Как он ненавидел буржуа! Их мысли, их души, их «добропорядочность». Они опоганили самые лучшие слова, которые придумал человек. «Свобода, свобода любви, свобода торговли — какой только свободы не намешали в одну маленькую рюмочку с водой. К тому же с водой стоячей…»[2] Наверно, поэтому он стал искать спасения в галльском скептицизме Франса, в парадоксах Уайльда, в бешеных тирадах Ницше. Но книги Франса рождали все новые, еще более мучительные вопросы. Потом он услышал раздавленный вопль из Рэдингской тюрьмы. В молниях электрического света и грохоте чудовищных машин вступал в историю двадцатый век, и тонкие страницы книг сворачивались от его жаркого дыханья. А «Menschliches, Allzumenschliches»[3] Ницше претило ему. Он так и не научился презирать людей.
Он напишет большой роман о Японии, о настоящих людях с большими страстями и благородными желаниями. Он не может быть по ту сторону добра и зла!
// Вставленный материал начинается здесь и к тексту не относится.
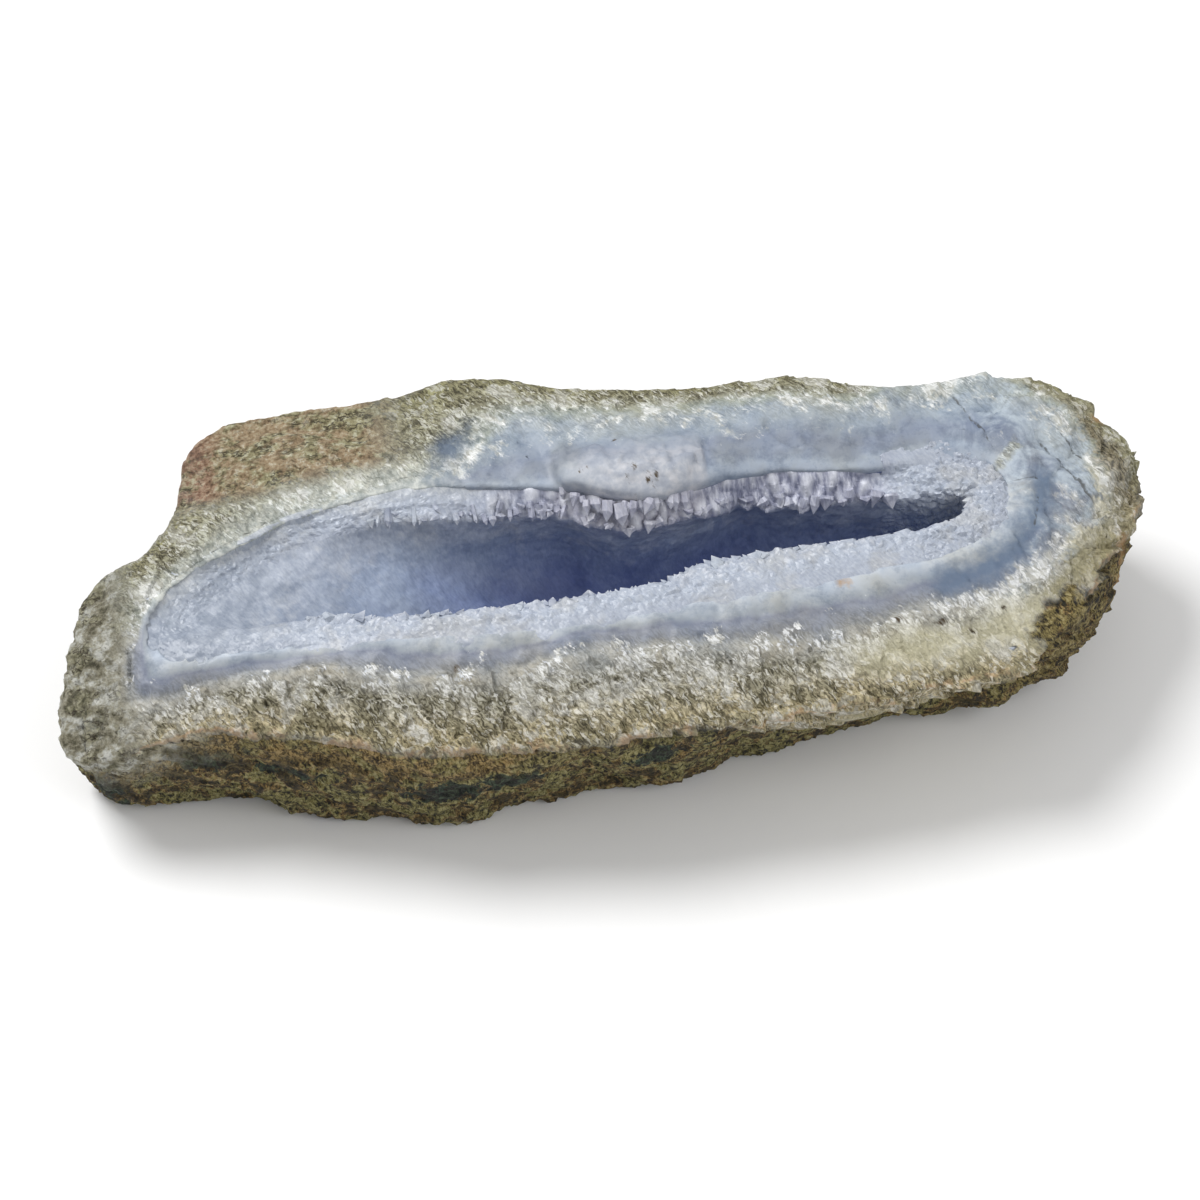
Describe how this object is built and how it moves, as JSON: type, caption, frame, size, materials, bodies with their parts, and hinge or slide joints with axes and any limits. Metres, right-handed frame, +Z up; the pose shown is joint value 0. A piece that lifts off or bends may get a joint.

Он взял чистый белый лист бумаги и обмакнул кисть. Как это у Сайто в «Красном свете»:[4]
Солнце!
В сверкающих ливнях света
Захлебнулся
Черный сверчок,
Подслеповатый сверчок.
Из-под кисти выходил страшненький костлявый силуэт каппы — водяного. В детстве об этих странных существах, похожих на больших лягушек с человечьими глазами, рассказывала ему мать.
Он закончил рисунок и подписался: «Гаки».
Гаки — большой грешник. По буддийским поверьям, за злые деяния, свершенные в прежней жизни, он должен был страдать от голода. Перед ним появлялись всякие яства, но только он хотел схватить их — они исчезали, как тающий дым. Не похож ли чем-то он сам на этого гаки?!
А что, если есть такая страна… Он не верил ни в бога, ни в дьявола. Нет, пожалуй, в дьявола он верил. В дьявола сомнения. В гётевского дьявола.
А что, если… Он улыбнулся. Во второй раз за эти долгие часы… Ну-ка, представим себе, что в страну капп попал японец. Обыкновенный честный буржуа. Вот она — жизнь! Жизнь, возникающая на кончике кисти. Кисть быстро заходила по бумаге.
Акутагава Рюноскэ пришел в литературу в начале первой мировой войны.
Ощущение огромного переворота, рожденное залпом «Авроры», а затем рисовыми бунтами и великим землетрясением 1923 года и крушением банков, нищетой большинства и богатством меньщинства, — ощущение катастрофического неблагополучия жизни не покидало японскую интеллигенцию. Акутагава стал ее писателем.
Литература девятнадцатого века есть классически совершенное воплощение конфликта человека и общества. Двадцатый век с огромной силой и настойчивостью провозглашает еще один (и тоже главный) конфликт человека с самим собой.
Выдающийся японский писатель Нацумэ Сосэки назвал этот конфликт несколько иначе: «я» и «не я». Герой его поздних романов — человек, который не может бороться с обществом потому, что не может примириться с самим собой. В романе «Сердце» (1914) такой человек кончает жизнь самоубийством.
Нацумэ Сосэки приветствовал первые успехи молодого Акутагава Рюноскэ. Акутагава сохранил к «учителю» (так он называл Нацумэ) уважение на всю жизнь.
В «Диалоге во тьме» (декабрь 1926 года, опубликовано посмертно) есть такие слова: «Голос: Однако ты любил прекрасное — или делал вид, что любишь. — Я: Я люблю прекрасное».
Разрыв между прекрасным и действительностью, между поэзией и правдой питал начальное творчество Акутагава.
Быть может, именно в этом причина обращения молодого писателя к историческому прошлому Японии. Он начал с так называемых исторических новелл. Словно луч фонаря выхватывал из глуби веков картину, происшествие, схватку чувств — историю в этих новеллах можно было осязать руками. А люди — люди в них были совсем не «исторические», а почти современные. Акутагава ставил их в необычайные обстоятельства, придавал им, обстоятельствам, некий фантастический колорит и исследовал человеческие характеры. В этих произведениях он пытался решать морально-этические проблемы настоящего времени. Акутагава всегда интересовали не обстоятельства, не факты быта, а работа человеческого сознания, борьба страстей — и главное, что определяло буржуазное сознание, — генезис эгоизма.